[lbo-talk] court upholds CDA

knowknot at mindspring.com knowknot at mindspring.com
Wed Jul 27 07:23:38 PDT 2005


Might even one who shares the "Chuck0" <chuck at mutualaid.org> arguments earlier in this thread to the effect that free speech comes with no limitations reasonably wonder nevertheless:

Does the National Coalition for Sexual Freedom lawsuit - Nitke, et al. v. Gonzalez, USDC SDNY 1 Civ. 11476 [RMB] - to try to convince a federal court to declare the CDA unconstitutional on First Amendment "overbreadth" grounds and on that basis to enjoin that law's enforcement raise an ethical question for the plaintiffs in that case, and other would-be civil rights plaintiffs, too, in the sense that, at the risk of establishing precedent adverse to them and like-minded others (and, if their claims are to be believed, a court ruling undermining important First Amendment protections), the Nitke plaintiffs knowingly undertook a burden they ought have known they could not meet?

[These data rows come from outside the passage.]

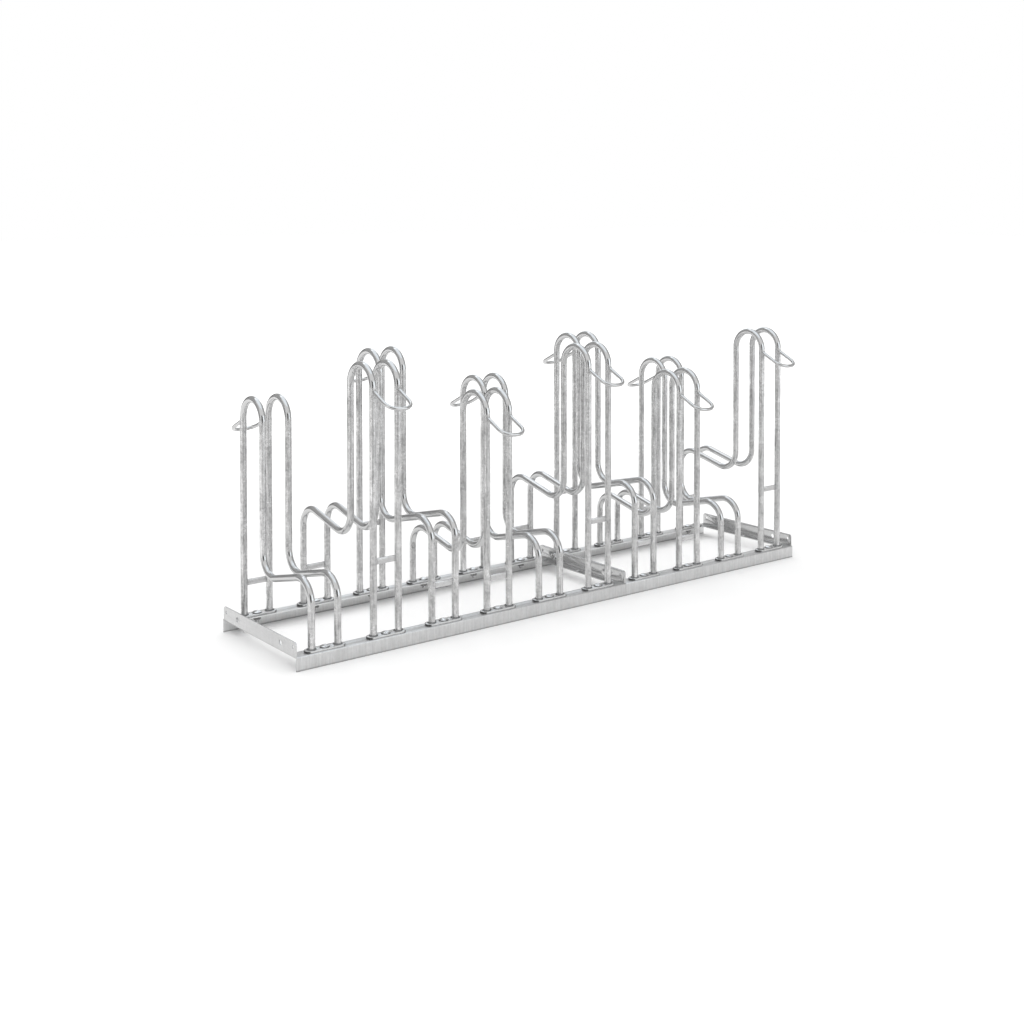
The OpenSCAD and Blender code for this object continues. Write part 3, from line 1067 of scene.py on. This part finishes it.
# Painted light: the floor between the rails glows too, where the hoops keep some light away
sides = addNode(tree, "ShaderNodeSeparateXYZ", {0: spot})
inside = studio["innerPaintedLight"]
for axis, reach, soft in zip("XY", studio["innerReach"], studio["innerSoft"]):
    across = mathNode(tree, "ABSOLUTE", sides.outputs[axis])
    edge = rangeNode(tree, across, reach, reach + soft, 1.0, 0.0)
    inside = mathNode(tree, "MULTIPLY", edge, inside)
strength = mathNode(tree, "MULTIPLY", seenRays(tree), mathNode(tree, "ADD", outside, inside))
glow = addNode(tree, "ShaderNodeEmission", {"Color": white, "Strength": strength})
both = addNode(tree, "ShaderNodeAddShader", {0: paint.outputs[0], 1: glow.outputs[0]})
addNode(tree, "ShaderNodeOutputMaterial", {"Surface": both.outputs[0]})
floorMesh.materials.append(floorMaterial)
floor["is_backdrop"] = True

world = bpy.data.worlds.new("studioWorld")
world.use_nodes = True
bpy.context.scene.world = world
tree = world.node_tree
tree.nodes.clear()
light = addNode(tree, "ShaderNodeBackground", {"Color": white, "Strength": studio["roomLight"]})
backdrop = addNode(tree, "ShaderNodeBackground", {"Color": white, "Strength": studio["backdrop"]})
choice = addNode(tree, "ShaderNodeMixShader", {
    0: seenRays(tree), 1: light.outputs[0], 2: backdrop.outputs[0]})
addNode(tree, "ShaderNodeOutputWorld", {"Surface": choice.outputs[0]})

for name, lamp in lamps.items():
    softLamp(name, **lamp)
for index, (name, card) in enumerate(cards.items()):
    reflectionCard(name, room["radius"] - room["gap"] * index, *card)
# A painted reflection: a grey card just above the floor in front, which only the metal sees
near, far, wide, high = (floorCard[key] for key in ("nearEdge", "farEdge", "halfWidth", "gap"))
corners = [(-wide, far, high), (wide, far, high), (wide, near, high), (-wide, near, high)]
hangCard("frontFloor", corners, [(0, 1, 2, 3)], floorCard["tone"])

lens = {
    "length": 49.746,
    "sensor": 36.0,
    "place": (-2.4951, -3.1440, 1.1383),
    "yaw": -37.523,
    "pitch": -1.737,
    "shift": -0.27,
    "farClip": 200,
}
camera = bpy.data.cameras.new("rackCamera")
camera.lens = lens["length"]
camera.sensor_width = lens["sensor"]
camera.shift_y = lens["shift"]
camera.clip_end = lens["farClip"]
cameraHolder = bpy.data.objects.new("rackCamera", camera)
cameraHolder.location = lens["place"]
cameraHolder.rotation_euler = (math.radians(90 + lens["pitch"]), 0, math.radians(lens["yaw"]))
bpy.context.collection.objects.link(cameraHolder)
scene = bpy.context.scene
scene.camera = cameraHolder
scene.view_settings.view_transform = "Standard"
report("studio ready")

low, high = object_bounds()
report("sizes written")
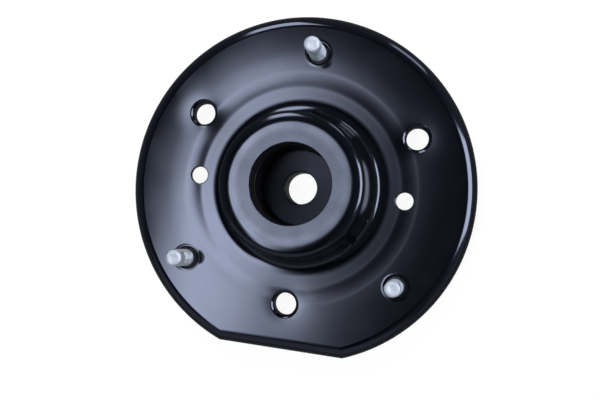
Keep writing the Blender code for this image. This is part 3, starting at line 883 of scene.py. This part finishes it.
def stageSheet(name, corners, material, seen=False):
    mesh = bpy.data.meshes.new(name)
    mesh.from_pydata(corners, [], [(0, 1, 2, 3)])
    sheet = addObject(name, mesh, material)
    sheet.visible_camera = sheet.visible_shadow = seen
    return sheet


def softStep(n, value, edge, soft):
    # Logistic step 1 / (1 + exp((edge - value) / soft)); a negative soft falls instead of rising
    power = n.math("MINIMUM", n.math("DIVIDE", n.minus(edge, value), soft), 40.0)
    return n.math("DIVIDE", 1.0, n.plus(1.0, n.math("EXPONENT", power)))


def makeKey(v):
    # Large soft box above and to the left, drawn in the slopes (u, w) of the mirrored sight lines.
    # Its light is step * step * strength * (1 + slope * off the middle), plus a bell for each patch:
    # strength * exp(-(du * du + dw * dw) / 2)
    material = bpy.data.materials.new("key_light")
    n = emptyNodes(material)
    x, y = n.split(n.objectPlace())[:2]
    reach = v["height"] + cameraValues["position"][2] * mm
    cx, cy = cameraValues["position"][0] * mm, cameraValues["position"][1] * mm
    u, w = n.math("DIVIDE", n.minus(x, cx), reach), n.math("DIVIDE", n.minus(y, cy), reach)
    c, s = math.cos(v["turn"]), math.sin(v["turn"])
    across = n.minus(n.times(u, c), n.times(w, s))
    along = n.plus(n.times(u, s), n.times(w, c))
    leaning = n.plus(across, n.times(along, v["leftLean"]))
    acrossShape = n.times(softStep(n, leaning, v["left"], v["leftSoft"]),
                          softStep(n, across, v["right"], -v["rightSoft"]))
    alongShape = n.times(softStep(n, along, v["bottom"], v["bottomSoft"]),
                         softStep(n, along, v["top"], -v["topSoft"]))
    gain = n.plus(1.0, n.times(v["slope"], n.minus(across, 0.5 * (v["left"] + v["right"]))))
    gain = n.times(n.math("MAXIMUM", gain, v["least"]), v["strength"])
    total = n.times(n.times(acrossShape, alongShape), gain)
    for strength, placeU, placeW, wideU, wideW in v["patches"]:
        du = n.math("DIVIDE", n.minus(u, placeU), wideU)
        dw = n.math("DIVIDE", n.minus(w, placeW), wideW)
        square = n.plus(n.times(du, du), n.times(dw, dw))
        total = n.plus(total, n.times(strength, n.math("EXPONENT", n.times(square, -0.5))))
    total = n.math("MAXIMUM", total, 0.0)
    light = n.add("ShaderNodeEmission", {"Color": lampColour, "Strength": total})
    n.add("ShaderNodeOutputMaterial", {"Surface": light.outputs[0]})
    left, right = [cx + side * reach for side in v["cardX"]]
    near, far = [cy + side * reach for side in v["cardY"]]
    h = v["height"]
    corners = [(left, near, h), (left, far, h), (right, far, h), (right, near, h)]
    card = stageSheet("key_light", corners, material)
    card.rotation_euler = (0, 0, imageTurn)


# A strip that lights nothing diffusely is only seen mirrored in the paint and the metal.
# Azimuth is in the picture's frame; low and high are measured from straight up
cardDistance = 4.0
cardValues = {
    "right_light": {"azimuth": 4.0, "low": 32.0, "high": 70.0, "spread": 19.0, "strength": 12.5,
                    "soft": 0.22, "diffuse": False},
    "top_light": {"azimuth": 108.0, "low": 34.0, "high": 66.0, "spread": 8.5, "strength": 9.5,
                  "soft": 0.3, "diffuse": True},
    "corner_light": {"azimuth": 59.0, "low": 58.0, "high": 84.0, "spread": 9.0, "strength": 4.5,
                     "soft": 0.4, "diffuse": True},
    "near_light": {"azimuth": -110.0, "low": 32.0, "high": 88.0, "spread": 52.0, "strength": 0.5,
                   "soft": 0.3, "diffuse": True},
}


def makeCard(name, v):
    # A flat card that faces the part and fades out towards its edges
    material = bpy.data.materials.new(name)
    n = emptyNodes(material)
    x, y = n.split(n.objectPlace())[:2]
    fade = [n.ramp(n.math("ABSOLUTE", side), 1.0 - v["soft"], 1.0, 1.0, 0.0) for side in (x, y)]
    strength = n.times(n.times(*fade), v["strength"])
    light = n.add("ShaderNodeEmission", {"Color": lampColour, "Strength": strength})
    n.add("ShaderNodeOutputMaterial", {"Surface": light.outputs[0]})
    card = stageSheet(name, [(-1, -1, 0), (1, -1, 0), (1, 1, 0), (-1, 1, 0)], material)
    card.visible_diffuse = v["diffuse"]
    middle = math.radians(0.5 * (v["low"] + v["high"]))
    azimuth = math.radians(v["azimuth"]) + imageTurn
    flat = math.sin(middle)
    direction = Vector((flat * math.cos(azimuth), flat * math.sin(azimuth), math.cos(middle)))
    tall = cardDistance * math.tan(math.radians(0.5 * (v["high"] - v["low"])))
    wide = cardDistance * math.tan(math.radians(v["spread"]))
    facing = direction.to_track_quat("Z", "Y").to_matrix().to_4x4()
    size = Matrix.Diagonal((wide, tall, 1.0, 1.0))
    card.matrix_world = Matrix.Translation(direction * cardDistance) @ facing @ size


backValues = {
    "floorHeight": -0.0206, "floorReach": 6.0, "floorTone": (0.75, 0.76, 0.78), "glossyFloor": 0.08,
    "glow": 0.94, "shadow": (0.13, 0.13, 0.13), "white": (1.0, 1.0, 1.0),
    "world": (0.93, 0.98, 1.1), "zenith": 0.085, "horizon": 0.34, "side": -50.0, "sideShare": 0.6,
}


def makeFloor(v):
    # To the camera a white glow plus the share that keeps the shadow, in reflections a plain grey,
    # for other light a pale matte floor, and from below the camera looks through it
    material = bpy.data.materials.new("floor")
    n = emptyNodes(material)
    path = n.add("ShaderNodeLightPath").outputs
    matteFloor = n.add("ShaderNodeBsdfDiffuse", {"Color": v["floorTone"]})
    straight = n.math("MAXIMUM", path["Is Camera Ray"], path["Is Transmission Ray"])
    mirrored = n.times(path["Is Glossy Ray"], v["glossyFloor"])
    strength = n.math("MAXIMUM", n.times(straight, v["glow"]), mirrored)
    white = n.add("ShaderNodeEmission", {"Color": v["white"], "Strength": strength})
    shadow = n.add("ShaderNodeBsdfDiffuse", {"Color": v["shadow"]})
    seen = n.add("ShaderNodeAddShader", (white.outputs[0], shadow.outputs[0]))
    sharp = n.math("MAXIMUM", straight, path["Is Glossy Ray"])
    above = n.mixShader(sharp, matteFloor.outputs[0], seen.outputs[0])
    underside = n.add("ShaderNodeNewGeometry").outputs["Backfacing"]
    clear = n.add("ShaderNodeBsdfTransparent").outputs[0]
    floor = n.mixShader(n.times(underside, path["Is Camera Ray"]), above, clear)
    n.add("ShaderNodeOutputMaterial", {"Surface": floor})
    r, h = v["floorReach"], v["floorHeight"]
    stageSheet("floor", [(-r, -r, h), (r, -r, h), (r, r, h), (-r, r, h)], material, True)


def makeWorld(v):
    # White to the camera. For other light dim overhead, brighter towards the horizon and most on
    # one side: zenith + (horizon - zenith) * (1 - height) * (1 + share * facing)
    world = bpy.data.worlds.new("world")
    n = emptyNodes(world)
    x, y, z = n.split(n.add("ShaderNodeTexCoord").outputs["Generated"])
    side = math.radians(v["side"]) + imageTurn
    facing = n.plus(n.times(x, math.cos(side)), n.times(y, math.sin(side)))
    low = n.minus(1.0, n.math("ABSOLUTE", z))
    gain = n.plus(1.0, n.times(facing, v["sideShare"]))
    strength = n.plus(v["zenith"], n.times(n.times(low, gain), v["horizon"] - v["zenith"]))
    plain = n.add("ShaderNodeBackground", {"Color": v["world"], "Strength": strength})
    white = n.add("ShaderNodeBackground", {"Color": v["white"]})
    straight = n.add("ShaderNodeLightPath").outputs["Is Camera Ray"]
    surface = n.mixShader(straight, plain.outputs[0], white.outputs[0])
    n.add("ShaderNodeOutputWorld", {"Surface": surface})
    bpy.context.scene.world = world


makeKey(keyValues)
for cardName, cardValue in cardValues.items():
    makeCard(cardName, cardValue)
makeFloor(backValues)
makeWorld(backValues)
bpy.context.scene.view_settings.view_transform = "Standard"
print("lights ready")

They knew (because in earlier proceedings in the case the court explicitly directed) that they would prevail only if at trial they actually proved the "overbreath" they alleged by, among other things, relatedly proving, as a fact, the total amount of speech implicated by the CDA and how much of that speech is First Amendment protected but that the CDA inhibits or, failing the second element, at least that the variation of community standards throughout the country is so substantial that the potential for inconsistent determinations of "obscenity" if there are criminal prosecutions of plaintiffs for alleged violations of the CDA is grater than what purveyors of traditional pornography who can control the dissemination of their materials face.

They also knew that if they were unable to meet these requirements, he court almost certainly would not (and, because in its decision this month the court ruled that plaintiffs did not meet the here summarized burden, it confirmed that did not) decide their subsidiary but to them important claims to the effect that some of plaintiffs' works alleged to be First Amendment protected but which plaintiffs testified they felt inhibited by fear of criminal prosecution from publishing were protected by the redeeming "social value" element of the federal/constitutional obscenity "standard" (the so-called "'Miller' test") that's been more or less in place since the early 1970s or plaintiff's other claims (that current technology does not enable them to control where their internet publications are transmitted and that the defenses the CDA itself makes available - that the defendant being prosecuted under color of the CDA "has taken, in good faith, reasonable, effective, and appropriate actions under the circumstances to restrict or prevent access by minors to a[n obscene] communication" or that "restricted access to such communication by requiring use of a verified credit card, debit account, adult access code, or adult personal identification number" - would not provide sufficient protection if they were prosecuted without materially impairing First Amendment protection).

Apart from the legal/constitutional issues the lawsuit raises, but which plaintiffs arguably should of know they were likely to contribute to making worse, query whether there is also a a core (cultural/political/philosophical) element of hypocrisy to the lawsuit -- namely, that Nitke appears to argue that what distinguishes her work as "art" rather than just the commercial product of pornography (and she of course avows that it is pornographic) is that it is transgressive and so, and as such, it challenges the viewer to think and feel more carefully than s/he otherwise would if that work wasn't transgressive about the issues of sexuality and social/political convention transgressed thereby, yet the basic aim of the lawsuit, that a federal court insulate Nitke from criminal prosecution under the CDA in her furtherance of these goals, is that the grant of the relief sued for would have eliminated that very transgressive element?